Political Dogs

Search PDogs:

   Conservative thoughts from New Jersey & California
 

Sponsored Links






Add to Technorati Favorites

Leave Katrina Out Of It

by Dave
5/24/2006 06:13:00 AM

A lot of skeptics are converted over to the human induced global warming point of view.   That's OK with me.   The number of people convinced to one side of an argument doesn't make that argument right.   But what disturbs me is the number of people who were converted by the damage done by Hurricane Katrina.   If the temperature of a single year is not indicative of climate change, and it isn't, then the average temperature for one month is certainly not.   The climate may very well be heating up but you cannot walk out of your house one day and say, "wow, it's hot out, must be global warming" anymore than you can say "geeze, it's cold out, I think we've solved the problem."   So it is with individual hurricane seasons and so it is with individual storms like Katrina.

Nobody in the scientific community is still saying Katrina and her damage are directly attributable to a 1 degree average temperature increase.   They have said that it is inevitable for a city beneath sea level with substandard flood control mechanism to flood due to a storm.   They have said that the development in at risk areas will eventually lead to larger and larger disasters.   But nobody with any credibility is claiming today that Katrina was caused by anything more than a normal cycle.   If water temperatures were slightly higher than they would have been anyway and this is due to global warming, then perhaps Katrina was slightly enhanced by global warming, whatever its cause.   But the leading science on tropical cyclones cannot say with any degree of certainty that 90 degree water will produce a more severe cyclone than 89 degree water.   In fact, absent certain conditions which have never been linked to global warming, cyclones don't even form.   Without the right mix of high and low pressure systems, an otherwise category 5 storm might never even exceed tropical depression status.   The difference between a heavy ocean rainstorm and a hurricane has more to do with happenstance than it does with water temperatures.

Even Kerry Emanuel, the MIT scientist who became the darling of the media when he claimed there was direct correlation between hurricane incidence and intensity said, "It is tempting to ascribe Katrina, Rita and now Wilma to global warming effects, but I am not sure that would pass statistical muster."   He also said, "What has everybody in my profession so concerned -- and we've been concerned for decades -- is the confluence of a huge upsurge in the coastal population with a natural upswing in the number of storms in the Atlantic." [emphasis added]
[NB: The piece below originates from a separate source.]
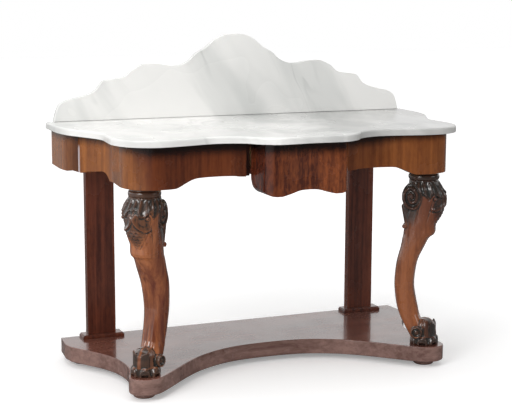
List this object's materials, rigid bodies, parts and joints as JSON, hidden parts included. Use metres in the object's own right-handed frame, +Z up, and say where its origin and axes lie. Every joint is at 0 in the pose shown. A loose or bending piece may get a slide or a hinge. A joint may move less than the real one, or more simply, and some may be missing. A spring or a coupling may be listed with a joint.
{
  "type": "washstand",
  "caption": "Washstand with a serpentine marble top and splashback, shaped frieze with a drawer, carved cabriole front legs and a platform base on bun feet.",
  "frame": {"origin": "on the floor, under the centre of the marble top", "axes": "+X along the width, to the right of someone facing the front; -Y is the front; +Z up"},
  "size_m": [1.228, 0.63, 1.0101],
  "materials": {
    "marble": "white polished marble with grey veins",
    "frieze_veneer": "polished red-brown mahogany veneer",
    "drawer_veneer": "polished figured mahogany veneer",
    "carved_mahogany": "polished carved mahogany with dark recesses",
    "dark_mahogany": "dark polished mahogany",
    "platform_mahogany": "worn polished mahogany",
    "inner_wood": "bare pine",
    "brass": "dull brass"
  },
  "bodies": {
    "root": {"marble_top": "marble", "marble_splashback": "marble", "splashback_pins": "brass", "frieze_left": "frieze_veneer", "frieze_right": "frieze_veneer", "side_frieze_left": "frieze_veneer", "side_frieze_right": "frieze_veneer", "back_rail": "inner_wood", "corner_block_left": "inner_wood", "corner_block_right": "inner_wood", "drawer_stile_left": "dark_mahogany", "drawer_stile_right": "dark_mahogany", "drawer_rail": "inner_wood", "top_rail": "inner_wood", "drawer_runner_left": "inner_wood", "drawer_runner_right": "inner_wood", "bearer_left": "inner_wood", "bearer_right": "inner_wood", "glue_blocks": "inner_wood", "leg_collar_left": "carved_mahogany", "leg_collar_right": "carved_mahogany", "front_leg_left": "carved_mahogany", "front_leg_right": "carved_mahogany", "rear_post_left": "dark_mahogany", "rear_post_right": "dark_mahogany", "post_shoe_left": "dark_mahogany", "post_shoe_right": "dark_mahogany", "post_screws": "brass", "plinth": "platform_mahogany", "foot_front_left": "platform_mahogany", "foot_front_right": "platform_mahogany", "foot_rear_left": "platform_mahogany", "foot_rear_right": "platform_mahogany"},
    "drawer": {"drawer_front": "drawer_veneer", "drawer_side_left": "inner_wood", "drawer_side_right": "inner_wood", "drawer_back": "inner_wood", "drawer_bottom": "inner_wood"}
  },
  "joints": [
    {"name": "drawer_slide", "type": "slide", "parent": "root", "child": "drawer", "axis": [0, -1, 0], "range_m": [0, 0.3]}
  ]
}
Emanuel went a bit further in an interview with "Democracy Now" in which he said, "So if you look at just the Atlantic, and everyone's always focused on the Atlantic, which has only 11% of the total number of storms in the world, what you see is a dominance of perfectly natural cycles that tend to last a few decades.   So, unfortunately in the 1970s and 1980s, we were in a lull, and during that lull, the population of the coastline in the U.S. increased quite a bit, and a lot of construction went on very close to the coastline.   Those natural signals very much dominate any signal you would see from global warming.   So, of course, it's tempting.   We have had this very active last ten years, along the U.S. and gulf coasts to blame that on global warming, but looking at it statistically, that's a very difficult connection to make.   I think what you are seeing mostly is a natural cycle in this case."
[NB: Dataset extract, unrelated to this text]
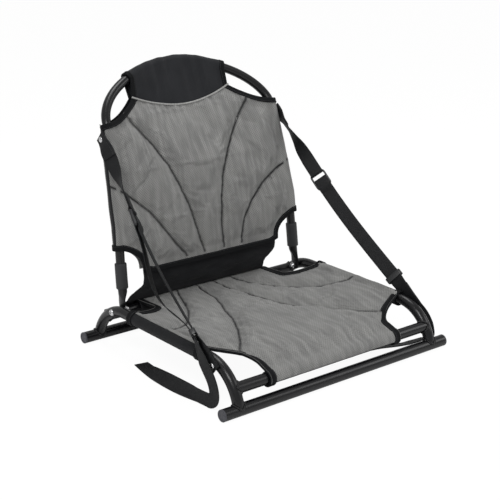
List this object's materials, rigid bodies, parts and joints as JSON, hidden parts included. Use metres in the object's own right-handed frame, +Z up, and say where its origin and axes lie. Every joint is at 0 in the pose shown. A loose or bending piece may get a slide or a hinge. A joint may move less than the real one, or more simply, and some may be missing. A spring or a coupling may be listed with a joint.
{
  "type": "kayak seat",
  "caption": "Low framed kayak seat with a padded mesh sling, a fold-down strapped backrest and cross tubes that rest on the floor.",
  "frame": {"origin": "centre of the bounding box at floor level", "axes": "front is -Y, up is +Z, the seat's width runs along X and its left side as seen from the front is -X"},
  "size_m": [0.49, 0.4884, 0.4765],
  "materials": {
    "powder_coat": "satin",
    "cap_plastic": "matte",
    "sleeve_rubber": "matte",
    "stainless": "satin",
    "black_plastic": "satin",
    "mesh_cloth": "woven mesh",
    "headrest_cloth": "woven",
    "panel_cloth": "woven",
    "webbing": "woven webbing"
  },
  "bodies": {
    "seat": {"front_foot_tube": "powder_coat", "rear_foot_tube": "powder_coat", "front_cross_tube": "powder_coat", "rear_cross_tube": "powder_coat", "left_side_rail": "powder_coat", "right_side_rail": "powder_coat", "front_left_end_cap": "cap_plastic", "front_right_end_cap": "cap_plastic", "rear_left_end_cap": "cap_plastic", "rear_right_end_cap": "cap_plastic", "left_pivot_bolt": "stainless", "right_pivot_bolt": "stainless", "left_pivot_nut": "stainless", "right_pivot_nut": "stainless", "left_strap_rivet": "stainless", "right_strap_rivet": "stainless", "left_pivot_spacer": "black_plastic", "right_pivot_spacer": "black_plastic", "left_strap_buckle": "black_plastic", "right_strap_buckle": "black_plastic", "left_strap_keeper": "black_plastic", "right_strap_keeper": "black_plastic", "seat_sling": "mesh_cloth", "lower_back_panel": "panel_cloth", "left_load_strap": "webbing", "right_load_strap": "webbing", "left_strap_tail": "webbing", "right_strap_tail": "webbing"},
    "backrest": {"back_hoop": "powder_coat", "back_sling": "mesh_cloth", "headrest_panel": "headrest_cloth", "left_upright_sleeve": "sleeve_rubber", "right_upright_sleeve": "sleeve_rubber", "left_shoulder_rivet": "stainless", "right_shoulder_rivet": "stainless", "left_upper_strap": "webbing", "right_upper_strap": "webbing"}
  },
  "joints": [
    {"name": "backrest_fold", "type": "hinge", "parent": "seat", "child": "backrest", "pos_m": [0, 0.10975, 0.06948], "axis": [1, 0, 0], "range_deg": [0, 60], "deforming": ["left_upper_strap", "right_upper_strap", "left_load_strap", "right_load_strap", "left_strap_tail", "right_strap_tail", "left_strap_buckle", "right_strap_buckle", "left_strap_keeper", "right_strap_keeper", "lower_back_panel"]}
  ]
}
So it is with scientists.   They work very hard to understand entire systems and shy away from ascribing individual events to global phenomenon.   Well they should since the two, while connected, cannot be directly correlated.   That's the whole impetus for the development of chaos theory.   We simply cannot trace weather events to a single source.

Yet many of the converts are citing Katrina as the watershed mark in their conversion.   David Attenborough, published in the "Independent", announced his conversion and said, "The most dramatic evidence I have seen was New Orleans, after Hurricane Katrina.   Was that climate-change induced, out of the ordinary?   Certainly so."

Al Gore said, "You can only create your own reality for so long.   Mother Nature has joined this debate with a strong voice; Hurricane Katrina was a wake-up call."

The Boston Globe said, "The Hurricane that struck Louisiana yesterday was nicknamed Katrina by the National Weather Service. Its real name is global warming."

The voices of scientists who live in the world of hurricanes, who eat it, breath it, spend their lives exclusively devoted to the study of the phenomenon, do not claim Katrina as support for global warming.   So many others, however do.   And they make the second leap from "Katrina is evidence of global warming" to "Katrina is directly attributable to mankind's burning of fossil fuels" rather easily.   It is precisely this ease which makes me uneasy.   Katrina ought to be left out of the global warming debate, if there still is a debate.   It weakens the argument.

2 Comments:

  • It offends me to no end that Al Gore, the King of Hyperbole himself, is politicizing a natural (emphasis on natural) disaster in which thousands of American lives were shattered.

    By Anonymous pooba, at 6:01 AM, May 25, 2006  


  • Exactly. Much like the entire question of the effects of global warming, scientists do not agree that global warming caused the hurricane!